Critique de Killing79 (Chamalieres, Inscrit le 28 octobre 2010, 45 ans) - 23 juin 2013

Dennis Lehane nous fait suivre avec intérêt la génèse, l'évolution puis l'envol d'un jeune dans le système mafieux. Même si intrinsèquement on ne valide à aucun moment le choix de carrière de Joe, on se prend au jeu et les péripéties de ce délinquant notoire nous fascinent jusqu'à la dépendance. Dans le milieu sous haute tension de la pègre, son côté humain le rend plus accessible qu'il ne voudrait le faire paraître et en fait un personnage finalement attachant. Ses faiblesses émotionnelles, surtout liées aux femmes, le conduisent toujours sur la brèche et plus il prend du grade, plus il prend le risque de perdre tout ce qu'il a gagné et tout ce qu'il aime. Mais son destin semble inexorablement tracé et ses actes sans retours dans ce milieu de batailles et de trahison.

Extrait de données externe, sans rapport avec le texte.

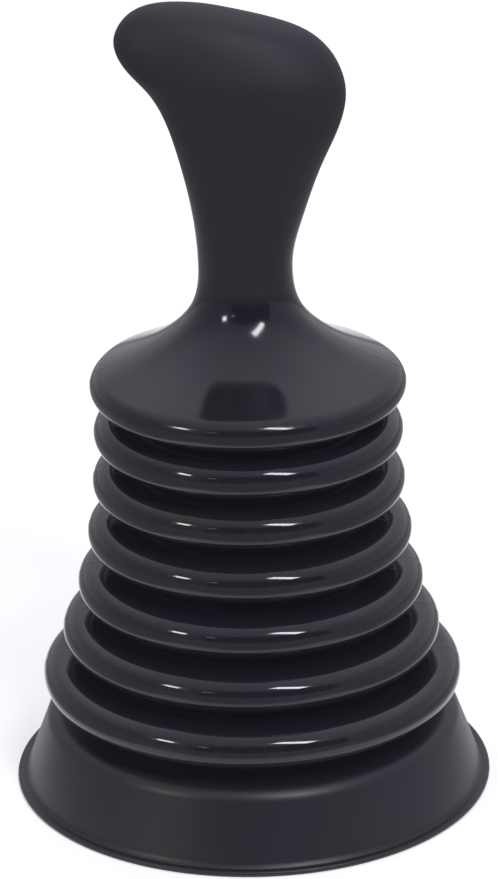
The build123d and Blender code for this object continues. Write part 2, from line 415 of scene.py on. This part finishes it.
def makeGrip():
    # outside: shoulder, dome and neck turned round the axis, then the grip's sections up to a closed
    # crown; inside: the same run one wall further in, up to the hollow's flat end
    angles = crowdedAngles()
    columns = len(angles)
    slope = np.radians(grip["shoulderSlope"])
    shoulder = (grip["shoulderRadius"] - grip["shoulderRound"], shoulderHeight, grip["shoulderRound"])
    runs = []
    facing = np.array([np.sin(slope), np.cos(slope)])
    for inset, step in ((0, meshing["arcStep"]), (bellows["wall"], meshing["innerArcStep"])):
        domeFoot = np.array(shoulder[:2]) + facing * (shoulder[2] - inset)
        edge = wallPath([shoulder, rings[0]], inset, domeFoot, rootPoint(rings[0], inset, halfRing), step)
        runs.append((domeFoot, edge))
    neck = np.array([grip["neckRadius"], grip["neckHeight"]])
    points = [neck, neck * [0, 1] + grip["throat"], neck * [0, 1] + grip["dome"], runs[0][0]]
    dome = splineThrough(points, (0, -1), (np.cos(slope), -np.sin(slope)), meshing["domeRows"])
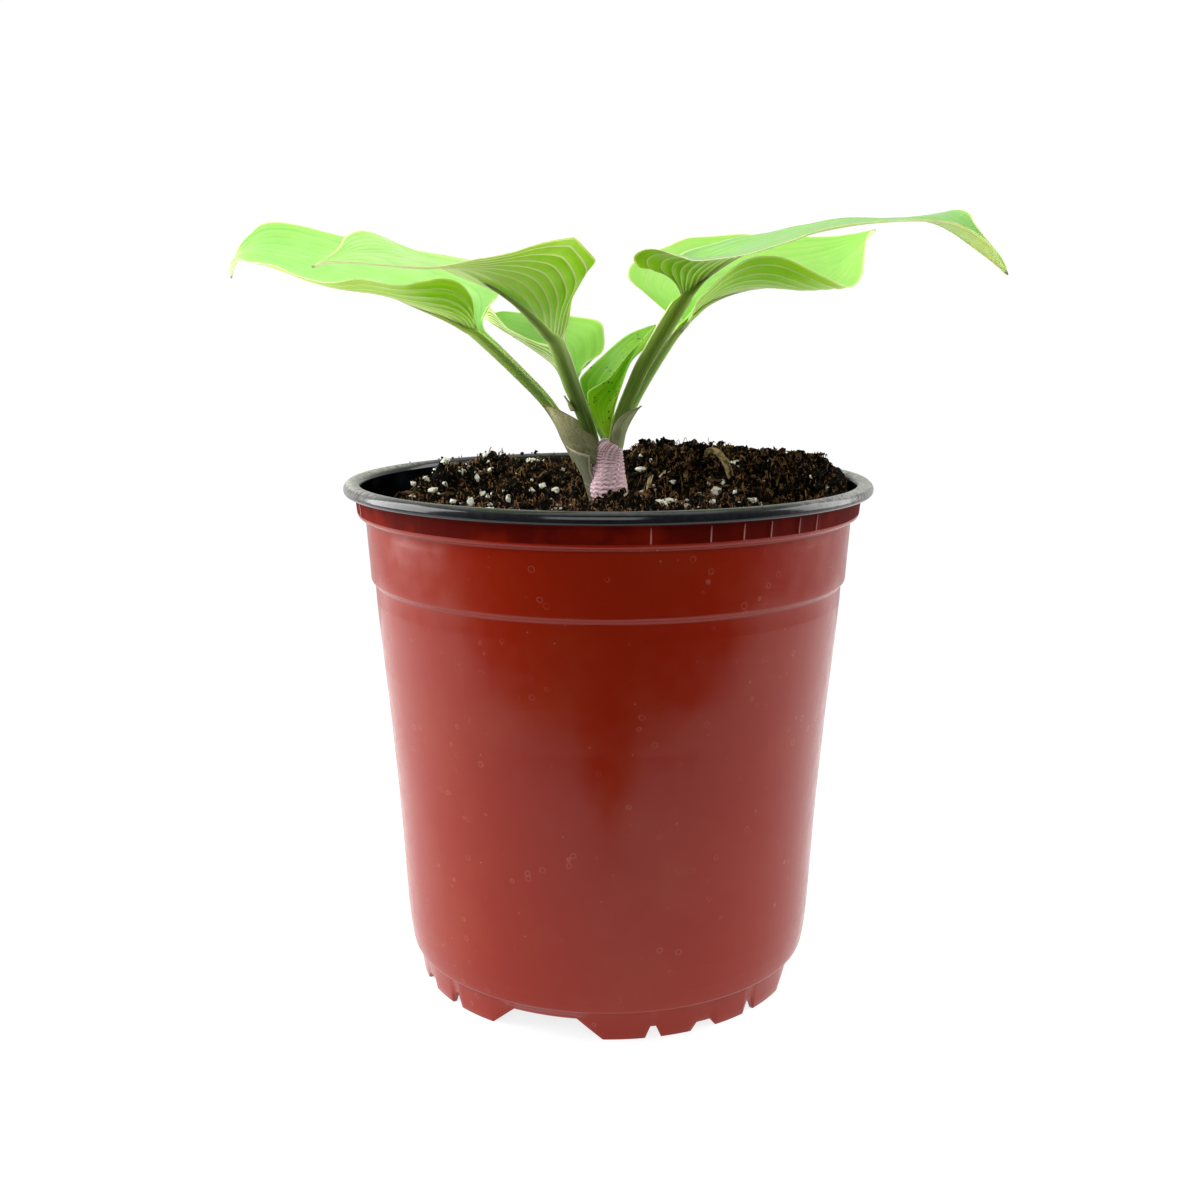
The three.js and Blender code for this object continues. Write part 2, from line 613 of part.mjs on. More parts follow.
// A dead leaf stalk that arches over the soil.
function tuft(grow = 0) {
  const base = soilHeight(TUFT[0], TUFT[1]);
  const route = [[-2, 3, -1], [-1, 1, 4], [1, -1, 5], [3.5, -3, 2], [5, -4, -1.5]];
  const path = curveThrough(route.map(([dx, dy, dz]) => [TUFT[0] + dx, TUFT[1] + dy, base + dz]));
  return solidOf(stem(path, [0.9, 1.1, 1, 0.7].map((r) => r + grow), 6, 10));
}

function loosePieces(grow = 0) {
  const pieces = {};
  PERLITE.forEach((_, i) => { pieces[`perlite_${i + 1}`] = perlite(i, grow); });
  BARK.forEach((_, i) => { pieces[`bark_chip_${i + 1}`] = bark(i, grow); });
  STRAW.forEach((_, i) => { pieces[`straw_${i + 1}`] = straw(i, grow); });
  pieces.dead_stalk = tuft(grow);
  return pieces;
}

// The soil fills the pot up to its own surface, and holds a socket for the crown and
// roots, a shallow well for the shoots and a socket for each loose piece.
function soil() {
  const side = POT_OUTSIDE.slice(FLOOR_CORNER, COLLAR_FOOT + 1);
  const wall = [
    [FOOT_RADIUS - WALL - SEAT_GAP, FLOOR_LIFT + WALL + SEAT_GAP],
    ...side.map(([r, z]) => [r - WALL - SEAT_GAP, z]),
  ];
  const edge = wall[wall.length - 1][0];
  const sectors = 32;
  const ring = (radius, height) => Array.from({ length: sectors }, (_, i) => {
    const angle = (2 * Math.PI * i) / sectors;
    const x = radius * Math.cos(angle);
    const y = radius * Math.sin(angle);
    return new THREE.Vector3(x, y, height === null ? soilHeight(x, y) : height);
  });
  const rings = wall.map(([r, z]) => ring(r, z));
  for (let radius = edge; radius > SOIL_STEP / 2; radius -= SOIL_STEP) {
    rings.push(ring(radius, null));
  }
  const well = new THREE.CylinderGeometry(WELL_RADIUS, WELL_RADIUS, WELL_HEIGHT, 28);
  well.rotateX(Math.PI / 2);
  well.translate(CROWN[0], CROWN[1], CROWN_TOP - SEAT_GAP + WELL_HEIGHT / 2);
  const grown = Object.values(loosePieces(SEAT_GAP));
  const cutters = Manifold.union([crownSolid(SEAT_GAP), solidOf(well), ...grown]);
  return solidOf(loft(rings)).subtract(cutters);
}

// ---------------------------------------------------------------- assembly
const COLOURS = {
  pot: "#8d3a30",
  potting_soil: "#2c1d14",
  crown_with_roots: "#c9b48c",
  perlite: "#e9e6dc",
  bark_chip: "#5d3c22",
  straw: "#b99a68",
  dead_stalk: "#8a7350",
};

function addPiece(group, name, solid, colour) {
  const material = new THREE.MeshStandardMaterial({ color: colour, roughness: 0.6, metalness: 0 });
  const mesh = new THREE.Mesh(geometryFrom(solid), material);
  mesh.name = name;
  group.add(mesh);
}

function assemble() {
  const plant = new THREE.Group();
  addPiece(plant, "pot", pot(), COLOURS.pot);
  addPiece(plant, "potting_soil", soil(), COLOURS.potting_soil);
  addPiece(plant, "crown_with_roots", crownSolid(), COLOURS.crown_with_roots);
  Object.entries(LEAVES).forEach(([name, leaf]) => {
    addPiece(plant, name, leafSolid(leaf), leaf.colour);
  });
  Object.entries(SCALES).forEach(([name, scale]) => {
    addPiece(plant, name, scaleSolid(scale), scale.colour);
  });
  Object.entries(loosePieces()).forEach(([name, solid]) => {
    addPiece(plant, name, solid, COLOURS[name.replace(/_\d+$/, "")]);
  });
  const box = new THREE.Box3().setFromObject(plant);
  const centre = box.getCenter(new THREE.Vector3());
  plant.position.set(-centre.x, -centre.y, -box.min.z);
  return plant;
}

const group = new THREE.Group();
group.add(assemble());

export default group;
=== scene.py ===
"""Potted hosta: the looks of the plant, its pot and its soil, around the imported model.

Shapes are worked out in millimetres round the pot's axis, with the floor at height 0 and
the front towards -Y. The bench puts each finished shape into the frame, in metres.
"""

import logging
import math
from dataclasses import dataclass, field
from enum import Enum
from typing import Optional, Sequence

import bpy
import numpy as np
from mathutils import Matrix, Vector


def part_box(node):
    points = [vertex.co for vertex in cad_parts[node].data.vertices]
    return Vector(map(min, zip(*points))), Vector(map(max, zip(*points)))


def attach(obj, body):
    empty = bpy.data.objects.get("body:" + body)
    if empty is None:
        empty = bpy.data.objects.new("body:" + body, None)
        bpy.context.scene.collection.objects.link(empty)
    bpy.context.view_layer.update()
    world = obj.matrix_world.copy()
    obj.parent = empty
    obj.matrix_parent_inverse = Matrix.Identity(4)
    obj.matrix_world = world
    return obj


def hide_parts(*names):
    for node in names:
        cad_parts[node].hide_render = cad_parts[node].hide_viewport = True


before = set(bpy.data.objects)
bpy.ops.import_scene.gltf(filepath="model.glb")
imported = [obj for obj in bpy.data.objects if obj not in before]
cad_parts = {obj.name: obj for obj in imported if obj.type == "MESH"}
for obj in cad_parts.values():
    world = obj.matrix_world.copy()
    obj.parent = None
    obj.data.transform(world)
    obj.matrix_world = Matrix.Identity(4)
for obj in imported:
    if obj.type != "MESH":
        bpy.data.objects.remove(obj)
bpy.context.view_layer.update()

Array = np.ndarray
Colour = tuple[float, float, float]
LOG = logging.getLogger("potted_hosta")
MM = 0.001
FULL_TURN = 2.0 * math.pi


class Side(Enum):
    """The two halves of a leaf, as seen from its foot looking to its tip."""

    LEFT = -1.0
    RIGHT = 1.0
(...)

Cette fresque initiatique se déroule à la période particulière de la prohibition en Amérique, qui constitue un tableau idéal pour les aventures criminelles de Joe Coughlin.
"Ils vivent la nuit" est la suite "d'un pays à l'aube" mais peut se lire indépendamment et j'ai d'ailleurs hâte de lire ce premier opus tant les éloges sont nombreuses à son sujet.
Dennis Lehane ne semble plus être seulement un très bon auteur de polars mais aussi un très grand conteur de roman noir.